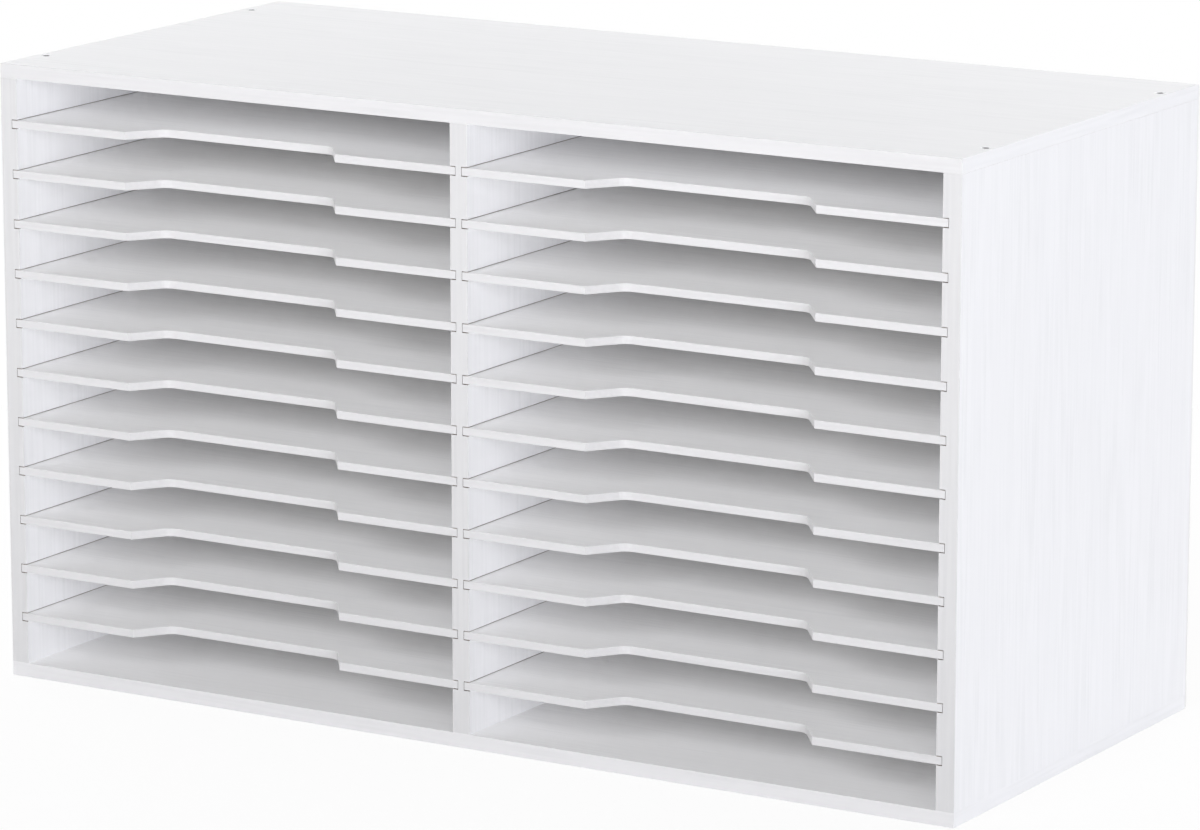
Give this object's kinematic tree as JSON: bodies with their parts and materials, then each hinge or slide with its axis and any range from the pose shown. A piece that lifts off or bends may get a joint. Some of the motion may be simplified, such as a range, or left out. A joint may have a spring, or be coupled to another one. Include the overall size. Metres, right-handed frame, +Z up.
{
  "type": "scrapbook paper organizer",
  "caption": "Low two-column pigeonhole organizer of white wood-grain laminate board, with thin slide-in shelves that have a finger notch at the front, for flat craft paper.",
  "frame": {"origin": "under the middle of the carcass, on the surface that it stands on", "axes": "+X along the front towards the right-hand side panel, +Y from the open front to the back, +Z up"},
  "size_m": [0.67, 0.3096, 0.3905],
  "materials": {
    "white_laminate": "satin white wood-grain laminate over raw board",
    "white_shelf_board": "satin white wood-grain laminate on thin board",
    "white_edge_band": "satin white, scraped arris",
    "hardboard": "plain brown hardboard",
    "zinc_steel": "zinc-plated",
    "nail_steel": "bright wire",
    "beech": "bare beech"
  },
  "bodies": {
    "carcass": {"top_panel": "white_laminate", "bottom_panel": "white_laminate", "left_side_panel": "white_laminate", "right_side_panel": "white_laminate", "centre_divider": "white_laminate", "top_panel_front_band": "white_edge_band", "top_panel_left_band": "white_edge_band", "top_panel_right_band": "white_edge_band", "bottom_panel_front_band": "white_edge_band", "bottom_panel_left_band": "white_edge_band", "bottom_panel_right_band": "white_edge_band", "left_side_panel_front_band": "white_edge_band", "right_side_panel_front_band": "white_edge_band", "centre_divider_front_band": "white_edge_band", "back_panel": "hardboard", "top_panel_screws": "zinc_steel", "bottom_panel_screws": "zinc_steel", "back_panel_nails": "nail_steel", "divider_dowels": "beech"},
    "left_shelf_01_body": {"left_shelf_01": "white_shelf_board"},
    "left_shelf_02_body": {"left_shelf_02": "white_shelf_board"},
    "left_shelf_03_body": {"left_shelf_03": "white_shelf_board"},
    "left_shelf_04_body": {"left_shelf_04": "white_shelf_board"},
    "left_shelf_05_body": {"left_shelf_05": "white_shelf_board"},
    "left_shelf_06_body": {"left_shelf_06": "white_shelf_board"},
    "left_shelf_07_body": {"left_shelf_07": "white_shelf_board"},
    "left_shelf_08_body": {"left_shelf_08": "white_shelf_board"},
    "left_shelf_09_body": {"left_shelf_09": "white_shelf_board"},
    "left_shelf_10_body": {"left_shelf_10": "white_shelf_board"},
    "left_shelf_11_body": {"left_shelf_11": "white_shelf_board"},
    "right_shelf_01_body": {"right_shelf_01": "white_shelf_board"},
    "right_shelf_02_body": {"right_shelf_02": "white_shelf_board"},
    "right_shelf_03_body": {"right_shelf_03": "white_shelf_board"},
    "right_shelf_04_body": {"right_shelf_04": "white_shelf_board"},
    "right_shelf_05_body": {"right_shelf_05": "white_shelf_board"},
    "right_shelf_06_body": {"right_shelf_06": "white_shelf_board"},
    "right_shelf_07_body": {"right_shelf_07": "white_shelf_board"},
    "right_shelf_08_body": {"right_shelf_08": "white_shelf_board"},
    "right_shelf_09_body": {"right_shelf_09": "white_shelf_board"},
    "right_shelf_10_body": {"right_shelf_10": "white_shelf_board"},
    "right_shelf_11_body": {"right_shelf_11": "white_shelf_board"}
  },
  "joints": [
    {"name": "left_shelf_01_slide", "type": "slide", "parent": "carcass", "child": "left_shelf_01_body", "axis": [0, -1, 0], "range_m": [0, 0.3]},
    {"name": "left_shelf_02_slide", "type": "slide", "parent": "carcass", "child": "left_shelf_02_body", "axis": [0, -1, 0], "range_m": [0, 0.3]},
    {"name": "left_shelf_03_slide", "type": "slide", "parent": "carcass", "child": "left_shelf_03_body", "axis": [0, -1, 0], "range_m": [0, 0.3]},
    {"name": "left_shelf_04_slide", "type": "slide", "parent": "carcass", "child": "left_shelf_04_body", "axis": [0, -1, 0], "range_m": [0, 0.3]},
    {"name": "left_shelf_05_slide", "type": "slide", "parent": "carcass", "child": "left_shelf_05_body", "axis": [0, -1, 0], "range_m": [0, 0.3]},
    {"name": "left_shelf_06_slide", "type": "slide", "parent": "carcass", "child": "left_shelf_06_body", "axis": [0, -1, 0], "range_m": [0, 0.3]},
    {"name": "left_shelf_07_slide", "type": "slide", "parent": "carcass", "child": "left_shelf_07_body", "axis": [0, -1, 0], "range_m": [0, 0.3]},
    {"name": "left_shelf_08_slide", "type": "slide", "parent": "carcass", "child": "left_shelf_08_body", "axis": [0, -1, 0], "range_m": [0, 0.3]},
    {"name": "left_shelf_09_slide", "type": "slide", "parent": "carcass", "child": "left_shelf_09_body", "axis": [0, -1, 0], "range_m": [0, 0.3]},
    {"name": "left_shelf_10_slide", "type": "slide", "parent": "carcass", "child": "left_shelf_10_body", "axis": [0, -1, 0], "range_m": [0, 0.3]},
    {"name": "left_shelf_11_slide", "type": "slide", "parent": "carcass", "child": "left_shelf_11_body", "axis": [0, -1, 0], "range_m": [0, 0.3]},
    {"name": "right_shelf_01_slide", "type": "slide", "parent": "carcass", "child": "right_shelf_01_body", "axis": [0, -1, 0], "range_m": [0, 0.3]},
    {"name": "right_shelf_02_slide", "type": "slide", "parent": "carcass", "child": "right_shelf_02_body", "axis": [0, -1, 0], "range_m": [0, 0.3]},
    {"name": "right_shelf_03_slide", "type": "slide", "parent": "carcass", "child": "right_shelf_03_body", "axis": [0, -1, 0], "range_m": [0, 0.3]},
    {"name": "right_shelf_04_slide", "type": "slide", "parent": "carcass", "child": "right_shelf_04_body", "axis": [0, -1, 0], "range_m": [0, 0.3]},
    {"name": "right_shelf_05_slide", "type": "slide", "parent": "carcass", "child": "right_shelf_05_body", "axis": [0, -1, 0], "range_m": [0, 0.3]},
    {"name": "right_shelf_06_slide", "type": "slide", "parent": "carcass", "child": "right_shelf_06_body", "axis": [0, -1, 0], "range_m": [0, 0.3]},
    {"name": "right_shelf_07_slide", "type": "slide", "parent": "carcass", "child": "right_shelf_07_body", "axis": [0, -1, 0], "range_m": [0, 0.3]},
    {"name": "right_shelf_08_slide", "type": "slide", "parent": "carcass", "child": "right_shelf_08_body", "axis": [0, -1, 0], "range_m": [0, 0.3]},
    {"name": "right_shelf_09_slide", "type": "slide", "parent": "carcass", "child": "right_shelf_09_body", "axis": [0, -1, 0], "range_m": [0, 0.3]},
    {"name": "right_shelf_10_slide", "type": "slide", "parent": "carcass", "child": "right_shelf_10_body", "axis": [0, -1, 0], "range_m": [0, 0.3]},
    {"name": "right_shelf_11_slide", "type": "slide", "parent": "carcass", "child": "right_shelf_11_body", "axis": [0, -1, 0], "range_m": [0, 0.3]}
  ]
}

REQUIREMENT » Print the whole listing exactly as it is.

SOLUTION »
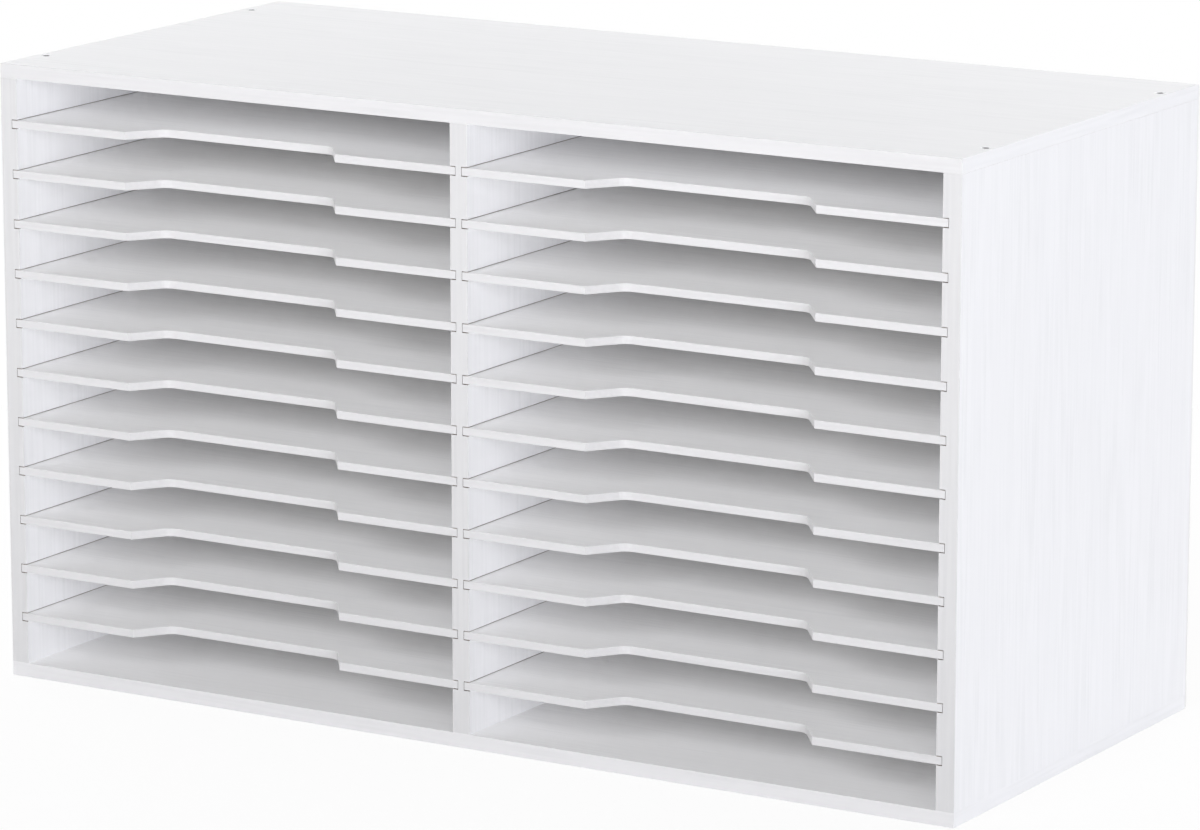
Give this object's kinematic tree as JSON: bodies with their parts and materials, then each hinge or slide with its axis and any range from the pose shown. A piece that lifts off or bends may get a joint. Some of the motion may be simplified, such as a range, or left out. A joint may have a spring, or be coupled to another one. Include the overall size. Metres, right-handed frame, +Z up.
{
  "type": "scrapbook paper organizer",
  "caption": "Low two-column pigeonhole organizer of white wood-grain laminate board, with thin slide-in shelves that have a finger notch at the front, for flat craft paper.",
  "frame": {"origin": "under the middle of the carcass, on the surface that it stands on", "axes": "+X along the front towards the right-hand side panel, +Y from the open front to the back, +Z up"},
  "size_m": [0.67, 0.3096, 0.3905],
  "materials": {
    "white_laminate": "satin white wood-grain laminate over raw board",
    "white_shelf_board": "satin white wood-grain laminate on thin board",
    "white_edge_band": "satin white, scraped arris",
    "hardboard": "plain brown hardboard",
    "zinc_steel": "zinc-plated",
    "nail_steel": "bright wire",
    "beech": "bare beech"
  },
  "bodies": {
    "carcass": {"top_panel": "white_laminate", "bottom_panel": "white_laminate", "left_side_panel": "white_laminate", "right_side_panel": "white_laminate", "centre_divider": "white_laminate", "top_panel_front_band": "white_edge_band", "top_panel_left_band": "white_edge_band", "top_panel_right_band": "white_edge_band", "bottom_panel_front_band": "white_edge_band", "bottom_panel_left_band": "white_edge_band", "bottom_panel_right_band": "white_edge_band", "left_side_panel_front_band": "white_edge_band", "right_side_panel_front_band": "white_edge_band", "centre_divider_front_band": "white_edge_band", "back_panel": "hardboard", "top_panel_screws": "zinc_steel", "bottom_panel_screws": "zinc_steel", "back_panel_nails": "nail_steel", "divider_dowels": "beech"},
    "left_shelf_01_body": {"left_shelf_01": "white_shelf_board"},
    "left_shelf_02_body": {"left_shelf_02": "white_shelf_board"},
    "left_shelf_03_body": {"left_shelf_03": "white_shelf_board"},
    "left_shelf_04_body": {"left_shelf_04": "white_shelf_board"},
    "left_shelf_05_body": {"left_shelf_05": "white_shelf_board"},
    "left_shelf_06_body": {"left_shelf_06": "white_shelf_board"},
    "left_shelf_07_body": {"left_shelf_07": "white_shelf_board"},
    "left_shelf_08_body": {"left_shelf_08": "white_shelf_board"},
    "left_shelf_09_body": {"left_shelf_09": "white_shelf_board"},
    "left_shelf_10_body": {"left_shelf_10": "white_shelf_board"},
    "left_shelf_11_body": {"left_shelf_11": "white_shelf_board"},
    "right_shelf_01_body": {"right_shelf_01": "white_shelf_board"},
    "right_shelf_02_body": {"right_shelf_02": "white_shelf_board"},
    "right_shelf_03_body": {"right_shelf_03": "white_shelf_board"},
    "right_shelf_04_body": {"right_shelf_04": "white_shelf_board"},
    "right_shelf_05_body": {"right_shelf_05": "white_shelf_board"},
    "right_shelf_06_body": {"right_shelf_06": "white_shelf_board"},
    "right_shelf_07_body": {"right_shelf_07": "white_shelf_board"},
    "right_shelf_08_body": {"right_shelf_08": "white_shelf_board"},
    "right_shelf_09_body": {"right_shelf_09": "white_shelf_board"},
    "right_shelf_10_body": {"right_shelf_10": "white_shelf_board"},
    "right_shelf_11_body": {"right_shelf_11": "white_shelf_board"}
  },
  "joints": [
    {"name": "left_shelf_01_slide", "type": "slide", "parent": "carcass", "child": "left_shelf_01_body", "axis": [0, -1, 0], "range_m": [0, 0.3]},
    {"name": "left_shelf_02_slide", "type": "slide", "parent": "carcass", "child": "left_shelf_02_body", "axis": [0, -1, 0], "range_m": [0, 0.3]},
    {"name": "left_shelf_03_slide", "type": "slide", "parent": "carcass", "child": "left_shelf_03_body", "axis": [0, -1, 0], "range_m": [0, 0.3]},
    {"name": "left_shelf_04_slide", "type": "slide", "parent": "carcass", "child": "left_shelf_04_body", "axis": [0, -1, 0], "range_m": [0, 0.3]},
    {"name": "left_shelf_05_slide", "type": "slide", "parent": "carcass", "child": "left_shelf_05_body", "axis": [0, -1, 0], "range_m": [0, 0.3]},
    {"name": "left_shelf_06_slide", "type": "slide", "parent": "carcass", "child": "left_shelf_06_body", "axis": [0, -1, 0], "range_m": [0, 0.3]},
    {"name": "left_shelf_07_slide", "type": "slide", "parent": "carcass", "child": "left_shelf_07_body", "axis": [0, -1, 0], "range_m": [0, 0.3]},
    {"name": "left_shelf_08_slide", "type": "slide", "parent": "carcass", "child": "left_shelf_08_body", "axis": [0, -1, 0], "range_m": [0, 0.3]},
    {"name": "left_shelf_09_slide", "type": "slide", "parent": "carcass", "child": "left_shelf_09_body", "axis": [0, -1, 0], "range_m": [0, 0.3]},
    {"name": "left_shelf_10_slide", "type": "slide", "parent": "carcass", "child": "left_shelf_10_body", "axis": [0, -1, 0], "range_m": [0, 0.3]},
    {"name": "left_shelf_11_slide", "type": "slide", "parent": "carcass", "child": "left_shelf_11_body", "axis": [0, -1, 0], "range_m": [0, 0.3]},
    {"name": "right_shelf_01_slide", "type": "slide", "parent": "carcass", "child": "right_shelf_01_body", "axis": [0, -1, 0], "range_m": [0, 0.3]},
    {"name": "right_shelf_02_slide", "type": "slide", "parent": "carcass", "child": "right_shelf_02_body", "axis": [0, -1, 0], "range_m": [0, 0.3]},
    {"name": "right_shelf_03_slide", "type": "slide", "parent": "carcass", "child": "right_shelf_03_body", "axis": [0, -1, 0], "range_m": [0, 0.3]},
    {"name": "right_shelf_04_slide", "type": "slide", "parent": "carcass", "child": "right_shelf_04_body", "axis": [0, -1, 0], "range_m": [0, 0.3]},
    {"name": "right_shelf_05_slide", "type": "slide", "parent": "carcass", "child": "right_shelf_05_body", "axis": [0, -1, 0], "range_m": [0, 0.3]},
    {"name": "right_shelf_06_slide", "type": "slide", "parent": "carcass", "child": "right_shelf_06_body", "axis": [0, -1, 0], "range_m": [0, 0.3]},
    {"name": "right_shelf_07_slide", "type": "slide", "parent": "carcass", "child": "right_shelf_07_body", "axis": [0, -1, 0], "range_m": [0, 0.3]},
    {"name": "right_shelf_08_slide", "type": "slide", "parent": "carcass", "child": "right_shelf_08_body", "axis": [0, -1, 0], "range_m": [0, 0.3]},
    {"name": "right_shelf_09_slide", "type": "slide", "parent": "carcass", "child": "right_shelf_09_body", "axis": [0, -1, 0], "range_m": [0, 0.3]},
    {"name": "right_shelf_10_slide", "type": "slide", "parent": "carcass", "child": "right_shelf_10_body", "axis": [0, -1, 0], "range_m": [0, 0.3]},
    {"name": "right_shelf_11_slide", "type": "slide", "parent": "carcass", "child": "right_shelf_11_body", "axis": [0, -1, 0], "range_m": [0, 0.3]}
  ]
}